#### TASK OBJECTIVE:
Transcribe, exactly as they appear, the line that contains "extrude(amount=clip_thickness)", the line that contains "cad_parts[node].hide_render = cad_parts[node].hide_viewport", and every line in between, and nothing else.

#### DATA BLOCK:
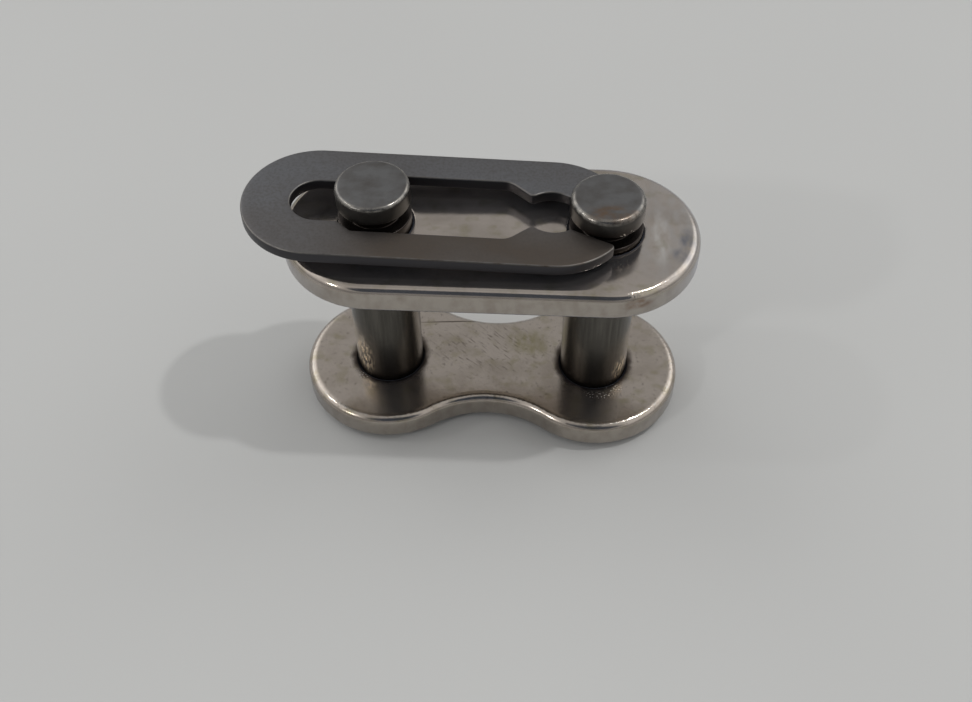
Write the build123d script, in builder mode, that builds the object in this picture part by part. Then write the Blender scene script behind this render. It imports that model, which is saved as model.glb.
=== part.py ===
from build123d import *
from math import atan2, cos, degrees, radians, sin, sqrt, tan
import os

os.makedirs("parts", exist_ok=True)

# Spring-clip connecting link of a roller chain, in millimetres.
# X runs along the chain through both pins and Z runs along the pins, towards the clip.
# The origin lies on the inner face of the riveted plate, midway between the pins.

# Chain size
pitch = 15.875
inner_width = 12.3
pin_diameter = 5.09
plate_thickness = 2.0

# Riveted plate, waisted between the pins, and straight-sided cover plate
plate_width = 13.0
waist_width = 8.0
cover_width = 13.1

# Stamped edges: the punch side rolls over gently, the other side is broken by tumbling
roll_width = 0.6
roll_depth = 0.15
roll_blend = 3.0
burr_break = 0.25
hole_break = 0.4

# Pins, the right-hand one with its groove and head a little lower
press_interference = 0.02
rivet_diameter = 5.8
rivet_height = 0.6
rivet_break = 0.3
shoulder_height = 0.88
groove_diameter = 3.4
head_height = 1.42
head_break = 0.12
right_pin_drop = 0.45

# Spring clip, with its play in the grooves
clip_thickness = 0.85
clip_width = 10.36
clip_edge_break = 0.1
clip_lift = 0.05
clip_play_above = 0.06
slot_clearance = 0.52
slot_end_play = 0.09
closed_end_web = 3.33

# Wide passage that lets a pin head through the clip
passage_clearance = 0.5
passage_offset = 1.55
passage_step = 0.95
passage_round = 0.35

# Neck and throat that the prongs snap over the groove with, and the flared mouth
neck_start = 3.0
neck_gap = 2.8
neck_start_round = 1.2
neck_round = 0.45
throat_gap = 3.1
throat_round = 0.3
mouth_flare = 24.0
prong_tip_round = 0.35

# Rest place of the clip: drawn back up the slope from its seat and a little to one side
clip_backoff = 3.69
clip_side_shift = 0.09

# How closely an edge or corner is matched to its place when it is picked out
pick_tolerance = 0.001

# Worked out from the sizes above
half_pitch = pitch / 2
plate_radius = plate_width / 2
pin_radius = pin_diameter / 2
groove_radius = groove_diameter / 2
hole_radius = (pin_diameter - press_interference) / 2

plate_bottom = -plate_thickness
rivet_bottom = plate_bottom - rivet_height
cover_top = inner_width + plate_thickness

# Levels at the left-hand pin. The clip slopes down from it to the lower groove of the other.
clip_slope = atan2(right_pin_drop, pitch)
slope_rise = pin_radius * tan(clip_slope)
groove_bottom = cover_top + shoulder_height
clip_bottom = groove_bottom + clip_lift + slope_rise
groove_top = clip_bottom + clip_thickness + clip_play_above + slope_rise
head_top = groove_top + head_height


def corners_at(outline, place):
    """Pick the corners of a clip outline that lie at one distance along it."""
    return outline.vertices().filter_by_position(Axis.X, place - pick_tolerance, place + pick_tolerance)


def finish_stamped_edges(plate):
    """Roll the upper outer edge of the plate being built and break its lower one."""
    upper = plate.faces().sort_by(Axis.Z)[-1]
    lower = plate.faces().sort_by(Axis.Z)[0]
    chamfer(lower.edges(), burr_break)
    chamfer(upper.edges(), length=roll_width, length2=roll_depth, reference=upper)
    fillet(plate.faces().sort_by(Axis.Z)[-1].edges(), roll_blend)


# Riveted plate, its rolled edge towards the chain
half_waist = waist_width / 2
waist_radius = (half_pitch**2 + half_waist**2 - plate_radius**2) / (2 * (plate_radius - half_waist))
waist_centre = half_waist + waist_radius
blend_angle = degrees(atan2(waist_centre, half_pitch))
end_sweep = 360 - 2 * blend_angle
waist_sweep = 180 - 2 * blend_angle

with BuildPart() as pin_link_plate:
    with BuildSketch(Plane.XY.offset(plate_bottom)):
        with BuildLine():
            CenterArc((half_pitch, 0), plate_radius, blend_angle - 180, end_sweep)
            CenterArc((0, waist_centre), waist_radius, blend_angle - 180, waist_sweep)
            CenterArc((-half_pitch, 0), plate_radius, blend_angle, end_sweep)
            CenterArc((0, -waist_centre), waist_radius, blend_angle, waist_sweep)
        make_face()
    extrude(amount=plate_thickness)
    finish_stamped_edges(pin_link_plate)
    with BuildSketch(Plane.XY):
        with Locations((-half_pitch, 0), (half_pitch, 0)):
            Circle(hole_radius)
    extrude(amount=-plate_thickness, mode=Mode.SUBTRACT)
    chamfer(pin_link_plate.faces().sort_by(Axis.Z)[-1].inner_wires().edges(), hole_break)
pin_link_plate.part.label = "pin_link_plate"
export_step(pin_link_plate.part, "parts/pin_link_plate.step")

# Pins, a rivet head at the foot and a grooved end at the top
pin_places = {"left_pin": (-half_pitch, 0), "right_pin": (half_pitch, right_pin_drop)}
for pin_name, (pin_x, drop) in pin_places.items():
    with BuildPart() as pin:
        with BuildSketch(Plane((pin_x, 0, rivet_bottom))):
            Circle(rivet_diameter / 2)
        extrude(amount=rivet_height)
        chamfer(pin.edges().sort_by(Axis.Z)[0], rivet_break)
        with BuildSketch(Plane((pin_x, 0, plate_bottom))):
            Circle(pin_radius)
        extrude(amount=head_top - drop - plate_bottom)
        chamfer(pin.edges().sort_by(Axis.Z)[-1], head_break)
        with BuildSketch(Plane((pin_x, 0, groove_bottom - drop))):
            Circle(pin_radius)
            Circle(groove_radius, mode=Mode.SUBTRACT)
        extrude(amount=groove_top - groove_bottom, mode=Mode.SUBTRACT)
    pin.part.label = pin_name
    export_step(pin.part, f"parts/{pin_name}.step")

# Cover plate, its rolled edge away from the chain
with BuildPart() as cover_plate:
    with BuildSketch(Plane.XY.offset(inner_width)):
        SlotCenterToCenter(pitch, cover_width)
    extrude(amount=plate_thickness)
    finish_stamped_edges(cover_plate)
    with BuildSketch(Plane.XY.offset(inner_width)):
        with Locations((-half_pitch, 0), (half_pitch, 0)):
            Circle(hole_radius)
    extrude(amount=plate_thickness, mode=Mode.SUBTRACT)
    chamfer(cover_plate.faces().sort_by(Axis.Z)[-1].inner_wires().edges(), hole_break)
    chamfer(cover_plate.faces().sort_by(Axis.Z)[0].inner_wires().edges(), hole_break)
cover_plate.part.label = "cover_plate"
export_step(cover_plate.part, "parts/cover_plate.step")

# Spring clip, drawn about the centre of its right-hand seat, with the prongs down the slope
slot_radius = groove_radius + slot_clearance / 2
slot_end = pitch + slot_end_play
clip_radius = clip_width / 2
closed_centre = slot_end + slot_radius + closed_end_web - clip_radius
passage_start = slot_end - passage_offset
passage_full = passage_start - passage_step
passage_half = (pin_diameter + passage_clearance) / 2
neck_half = neck_gap / 2
neck_u = sqrt(slot_radius**2 - neck_half**2)
throat_half = throat_gap / 2
throat_u = sqrt(slot_radius**2 - throat_half**2)
mouth_slope = tan(radians(mouth_flare))
seat_from = degrees(atan2(throat_half, throat_u))
seat_to = degrees(atan2(neck_half, -neck_u))

clip_x = half_pitch - clip_backoff * cos(clip_slope)
clip_z = clip_bottom - (clip_x + half_pitch) * tan(clip_slope)
clip_plane = Plane(
    (clip_x, -clip_side_shift, clip_z),
    x_dir=(cos(clip_slope), 0, -sin(clip_slope)),
    z_dir=(sin(clip_slope), 0, cos(clip_slope)),
)
clip_up = Axis(clip_plane.origin, clip_plane.z_dir)

with BuildPart() as spring_clip:
    with BuildSketch(clip_plane) as clip_outline:
        with Locations((-closed_centre / 2, 0)):
            SlotCenterToCenter(closed_centre, clip_width)
        with BuildLine():
            CenterArc((-slot_end, 0), slot_radius, 90, 90)
            Polyline(
                (-slot_end, slot_radius),
                (-passage_start, slot_radius),
                (-passage_full, passage_half),
                (-neck_start, passage_half),
                (-neck_u, neck_half),
            )
            CenterArc((0, 0), slot_radius, seat_from, seat_to - seat_from)
            Polyline(
                (throat_u, throat_half),
                (clip_radius, throat_half + mouth_slope * (clip_radius - throat_u)),
                (clip_radius, 0),
            )
            mirror(about=Plane.XZ)
        make_face(mode=Mode.SUBTRACT)
        fillet(corners_at(clip_outline, -passage_start), passage_round)
        fillet(corners_at(clip_outline, -passage_full), passage_round)
        fillet(corners_at(clip_outline, -neck_start), neck_start_round)
        fillet(corners_at(clip_outline, -neck_u), neck_round)
        fillet(corners_at(clip_outline, throat_u), throat_round)
        fillet(clip_outline.vertices().sort_by(Axis.X)[-2:], prong_tip_round)
    extrude(amount=clip_thickness)
    chamfer(spring_clip.faces().sort_by(clip_up)[-1].edges(), clip_edge_break)
    chamfer(spring_clip.faces().sort_by(clip_up)[0].edges(), clip_edge_break)
spring_clip.part.label = "spring_clip"
export_step(spring_clip.part, "parts/spring_clip.step")
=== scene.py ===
import math

import bmesh
import bpy
import numpy as np
from mathutils import Matrix, Vector, noise
from mathutils.geometry import delaunay_2d_cdt


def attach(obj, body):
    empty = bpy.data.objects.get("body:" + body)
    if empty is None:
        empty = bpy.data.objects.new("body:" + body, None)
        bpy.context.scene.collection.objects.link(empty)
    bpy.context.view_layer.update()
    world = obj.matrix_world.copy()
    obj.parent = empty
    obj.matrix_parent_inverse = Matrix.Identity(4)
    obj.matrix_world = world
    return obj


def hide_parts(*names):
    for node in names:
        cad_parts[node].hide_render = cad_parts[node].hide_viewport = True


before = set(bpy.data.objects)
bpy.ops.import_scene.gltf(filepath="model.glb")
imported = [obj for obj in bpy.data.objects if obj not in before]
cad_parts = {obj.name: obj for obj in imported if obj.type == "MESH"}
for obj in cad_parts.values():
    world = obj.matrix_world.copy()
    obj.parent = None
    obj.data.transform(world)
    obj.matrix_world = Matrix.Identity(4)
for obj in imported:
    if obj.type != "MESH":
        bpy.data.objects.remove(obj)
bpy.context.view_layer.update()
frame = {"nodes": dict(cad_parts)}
print("frame loaded:", ", ".join(frame["nodes"]))

mm = 0.001  # sizes below are in millimetres, and become metres as meshes and patterns are made

# The chain's own sizes, the same as the solids have
chain = {
    "pitch": 15.875,
    "pinRadius": 2.545,
    "holeRadius": 2.535,
    "plateThickness": 2.0,
    "innerWidth": 12.3,
    "rightPinDrop": 0.45,
}
halfPitch = chain["pitch"] / 2
coverTop = chain["innerWidth"] + chain["plateThickness"]


def colour(code):
    # an sRGB hex value, turned to linear
    channels = [int(code[i:i + 2], 16) / 255 for i in (1, 3, 5)]
    return (*[c / 12.92 if c <= 0.04045 else ((c + 0.055) / 1.055) ** 2.4 for c in channels], 1)


def addNode(tree, kind, links, **settings):
    node = tree.nodes.new(kind)
    for name, value in settings.items():
        setattr(node, name, value)
    for socket, value in links.items():
        if isinstance(value, bpy.types.NodeSocket):
            tree.links.new(value, node.inputs[socket])
        else:
            node.inputs[socket].default_value = value
    return node


def newMaterial(name):
    material = bpy.data.materials.new(name)
    material.use_nodes = True
    tree = material.node_tree
    tree.nodes.clear()
    shader = addNode(tree, "ShaderNodeBsdfPrincipled", {})
    addNode(tree, "ShaderNodeOutputMaterial", {"Surface": shader.outputs["BSDF"]})
    return material, tree, shader


def grain(tree, place, size, detail, low, high, most=1.0, turn=0.0):
    # patches this many millimetres long, wide and deep: 0 below one level of noise, most above the other
    sized = addNode(tree, "ShaderNodeMapping", {
        "Vector": place, "Rotation": (0, 0, math.radians(turn)), "Scale": [s * mm for s in size]},
        vector_type="TEXTURE")
    mottle = addNode(tree, "ShaderNodeTexNoise", {
        "Vector": sized.outputs["Vector"], "Scale": 1.0, "Detail": detail})
    levels = addNode(tree, "ShaderNodeMapRange", {
        "Value": mottle.outputs["Fac"], "From Min": low, "From Max": high, "To Max": most})
    return levels.outputs["Result"]


def markAt(tree, place, centre, reach, most=1.0, turn=0.0):
    # a soft patch round a point: most in the inner third of its reach, 0 beyond it
    away = addNode(tree, "ShaderNodeMapping", {
        "Vector": place, "Location": [c * mm for c in centre], "Rotation": (0, 0, math.radians(turn)),
        "Scale": [r * mm for r in reach]}, vector_type="TEXTURE")
    far = addNode(tree, "ShaderNodeVectorMath", {0: away.outputs["Vector"]}, operation="LENGTH")
    patch = addNode(tree, "ShaderNodeMapRange", {
        "Value": far.outputs["Value"], "From Min": 1.0, "From Max": 0.3, "To Max": most},
        interpolation_type="SMOOTHSTEP")
    return patch.outputs["Result"]


def marksAt(tree, place, marks):
    # several soft patches taken together
    together = 0.0
    for middle, reach in marks:
        together = addNode(tree, "ShaderNodeMath", {
            0: markAt(tree, place, middle, reach), 1: together}, operation="MAXIMUM").outputs["Value"]
    return together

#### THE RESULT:
    extrude(amount=clip_thickness)
    chamfer(spring_clip.faces().sort_by(clip_up)[-1].edges(), clip_edge_break)
    chamfer(spring_clip.faces().sort_by(clip_up)[0].edges(), clip_edge_break)
spring_clip.part.label = "spring_clip"
export_step(spring_clip.part, "parts/spring_clip.step")
=== scene.py ===
import math

import bmesh
import bpy
import numpy as np
from mathutils import Matrix, Vector, noise
from mathutils.geometry import delaunay_2d_cdt


def attach(obj, body):
    empty = bpy.data.objects.get("body:" + body)
    if empty is None:
        empty = bpy.data.objects.new("body:" + body, None)
        bpy.context.scene.collection.objects.link(empty)
    bpy.context.view_layer.update()
    world = obj.matrix_world.copy()
    obj.parent = empty
    obj.matrix_parent_inverse = Matrix.Identity(4)
    obj.matrix_world = world
    return obj


def hide_parts(*names):
    for node in names:
        cad_parts[node].hide_render = cad_parts[node].hide_viewport = True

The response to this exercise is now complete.